**Your task:** Repeat, line for line, the entries printed below.

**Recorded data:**
::::::::::

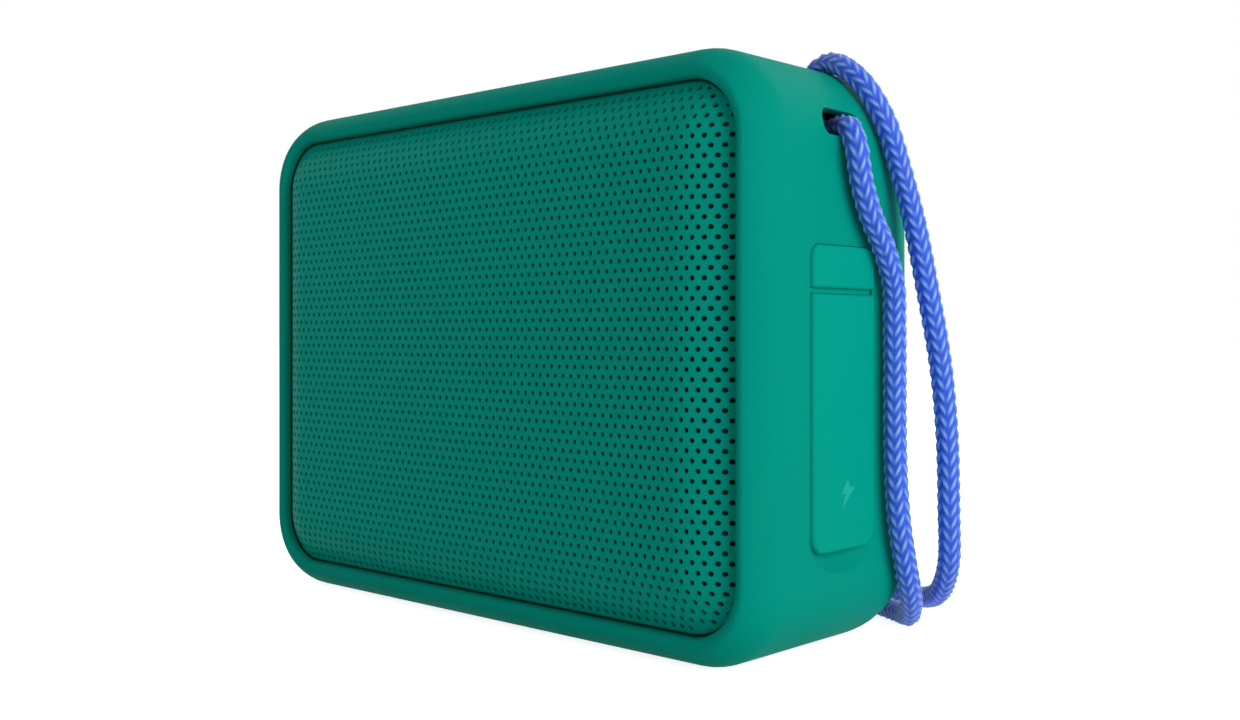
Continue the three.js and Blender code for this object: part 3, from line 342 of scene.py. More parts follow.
# %% Short words for adding and joining nodes
class Wiring:
    """Short names for adding and joining nodes of one tree."""

    def __init__(self, tree):
        self.tree = tree

    def node(self, kind, **settings):
        made = self.tree.nodes.new(kind)
        for key, value in settings.items():
            setattr(made, key, value)
        return made

    def join(self, value, socket):
        """A socket takes the output of another node, or a fixed value."""
        if hasattr(value, "is_output"):
            self.tree.links.new(value, socket)
        else:
            socket.default_value = value

    def place(self):
        """Where a point is on the object, in metres."""
        return self.node("ShaderNodeTexCoord").outputs["Object"]

    def noise(self, coordinates, scale, detail=2, roughness=0.5):
        made = self.node("ShaderNodeTexNoise")
        names = ("Vector", "Scale", "Detail", "Roughness")
        for name, value in zip(names, (coordinates, scale, detail, roughness)):
            self.join(value, made.inputs[name])
        return made.outputs["Fac"]

    def cells(self, coordinates, scale, **kind):
        """How far a point is from the middle of its cell."""
        made = self.node("ShaderNodeTexVoronoi", **kind)
        self.join(coordinates, made.inputs["Vector"])
        self.join(scale, made.inputs["Scale"])
        return made.outputs["Distance"]

    def axes(self, vector):
        """The X, Y and Z of a vector."""
        made = self.node("ShaderNodeSeparateXYZ")
        self.join(vector, made.inputs[0])
        return made.outputs

    def wave(self, value, length):
        """A sine wave that repeats after each length."""
        return self.math("SINE", self.math("MULTIPLY", value, 2 * math.pi / length))

    def math(self, operation, *values, clamp=False):
        made = self.node("ShaderNodeMath", operation=operation, use_clamp=clamp)
        for socket, value in zip(made.inputs, values):
            self.join(value, socket)
        return made.outputs[0]

    def spread(self, value, low, high, to_low=0.0, to_high=1.0):
        """A value between low and high, spread to another range."""
        made = self.node("ShaderNodeMapRange")
        names = ("Value", "From Min", "From Max", "To Min", "To Max")
        for name, number in zip(names, (value, low, high, to_low, to_high)):
            self.join(number, made.inputs[name])
        return made.outputs["Result"]

    def mix(self, factor, first, second):
        made = self.node("ShaderNodeMix", data_type="RGBA")
        for value, number in ((factor, 0), (first, 6), (second, 7)):
            self.join(value, made.inputs[number])
        return made.outputs[2]

    def raise_surface(self, shader, height, distance, strength=1.0):
        """The shader's surface seems raised by the height, by at most the distance."""
        made = self.node("ShaderNodeBump")
        for name, value in zip(("Strength", "Distance", "Height"), (strength, distance, height)):
            self.join(value, made.inputs[name])
        self.join(made.outputs["Normal"], shader.inputs["Normal"])

    def seen(self):
        """1 on rays from the camera, also through a reflection or glass, and 0 on rays that carry light."""
        path = self.node("ShaderNodeLightPath")
        direct = self.math("ADD", path.outputs["Is Camera Ray"], path.outputs["Is Glossy Ray"], clamp=True)
        return self.math("ADD", direct, path.outputs["Is Transmission Ray"], clamp=True)


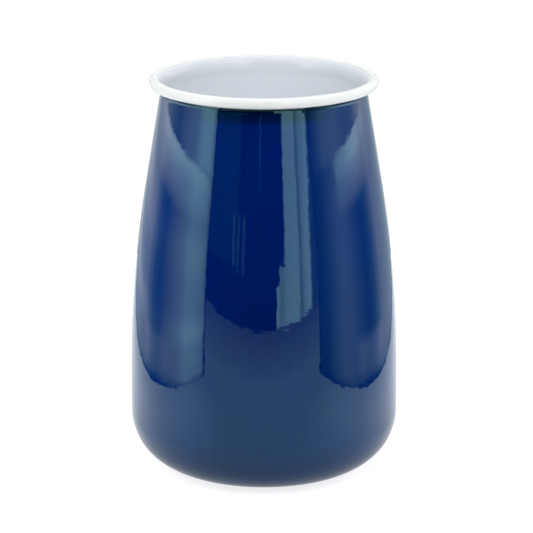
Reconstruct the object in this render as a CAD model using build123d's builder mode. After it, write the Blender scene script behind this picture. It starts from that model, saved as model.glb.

::::::::::

**Solution below:**
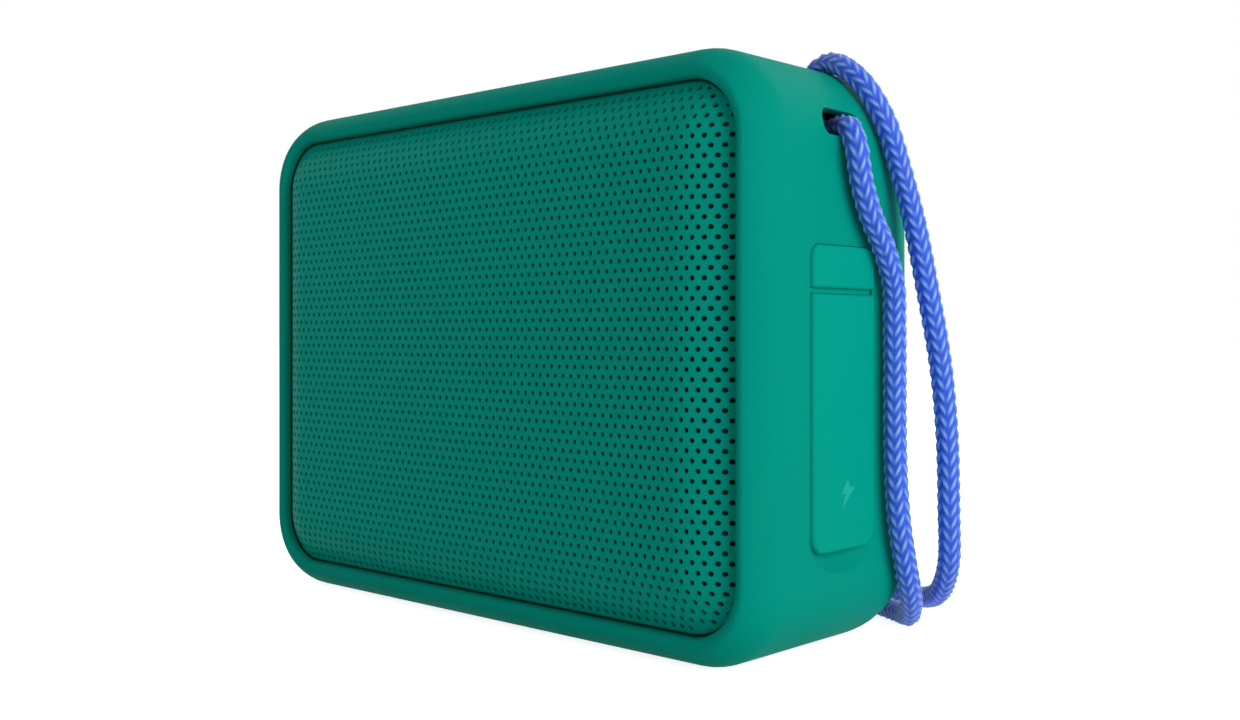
Continue the three.js and Blender code for this object: part 3, from line 342 of scene.py. More parts follow.
# %% Short words for adding and joining nodes
class Wiring:
    """Short names for adding and joining nodes of one tree."""

    def __init__(self, tree):
        self.tree = tree

    def node(self, kind, **settings):
        made = self.tree.nodes.new(kind)
        for key, value in settings.items():
            setattr(made, key, value)
        return made

    def join(self, value, socket):
        """A socket takes the output of another node, or a fixed value."""
        if hasattr(value, "is_output"):
            self.tree.links.new(value, socket)
        else:
            socket.default_value = value

    def place(self):
        """Where a point is on the object, in metres."""
        return self.node("ShaderNodeTexCoord").outputs["Object"]

    def noise(self, coordinates, scale, detail=2, roughness=0.5):
        made = self.node("ShaderNodeTexNoise")
        names = ("Vector", "Scale", "Detail", "Roughness")
        for name, value in zip(names, (coordinates, scale, detail, roughness)):
            self.join(value, made.inputs[name])
        return made.outputs["Fac"]

    def cells(self, coordinates, scale, **kind):
        """How far a point is from the middle of its cell."""
        made = self.node("ShaderNodeTexVoronoi", **kind)
        self.join(coordinates, made.inputs["Vector"])
        self.join(scale, made.inputs["Scale"])
        return made.outputs["Distance"]

    def axes(self, vector):
        """The X, Y and Z of a vector."""
        made = self.node("ShaderNodeSeparateXYZ")
        self.join(vector, made.inputs[0])
        return made.outputs

    def wave(self, value, length):
        """A sine wave that repeats after each length."""
        return self.math("SINE", self.math("MULTIPLY", value, 2 * math.pi / length))

    def math(self, operation, *values, clamp=False):
        made = self.node("ShaderNodeMath", operation=operation, use_clamp=clamp)
        for socket, value in zip(made.inputs, values):
            self.join(value, socket)
        return made.outputs[0]

    def spread(self, value, low, high, to_low=0.0, to_high=1.0):
        """A value between low and high, spread to another range."""
        made = self.node("ShaderNodeMapRange")
        names = ("Value", "From Min", "From Max", "To Min", "To Max")
        for name, number in zip(names, (value, low, high, to_low, to_high)):
            self.join(number, made.inputs[name])
        return made.outputs["Result"]

    def mix(self, factor, first, second):
        made = self.node("ShaderNodeMix", data_type="RGBA")
        for value, number in ((factor, 0), (first, 6), (second, 7)):
            self.join(value, made.inputs[number])
        return made.outputs[2]

    def raise_surface(self, shader, height, distance, strength=1.0):
        """The shader's surface seems raised by the height, by at most the distance."""
        made = self.node("ShaderNodeBump")
        for name, value in zip(("Strength", "Distance", "Height"), (strength, distance, height)):
            self.join(value, made.inputs[name])
        self.join(made.outputs["Normal"], shader.inputs["Normal"])

    def seen(self):
        """1 on rays from the camera, also through a reflection or glass, and 0 on rays that carry light."""
        path = self.node("ShaderNodeLightPath")
        direct = self.math("ADD", path.outputs["Is Camera Ray"], path.outputs["Is Glossy Ray"], clamp=True)
        return self.math("ADD", direct, path.outputs["Is Transmission Ray"], clamp=True)


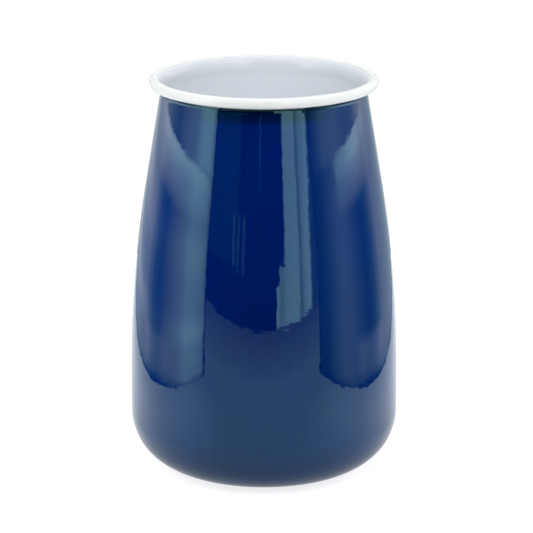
Reconstruct the object in this render as a CAD model using build123d's builder mode. After it, write the Blender scene script behind this picture. It starts from that model, saved as model.glb.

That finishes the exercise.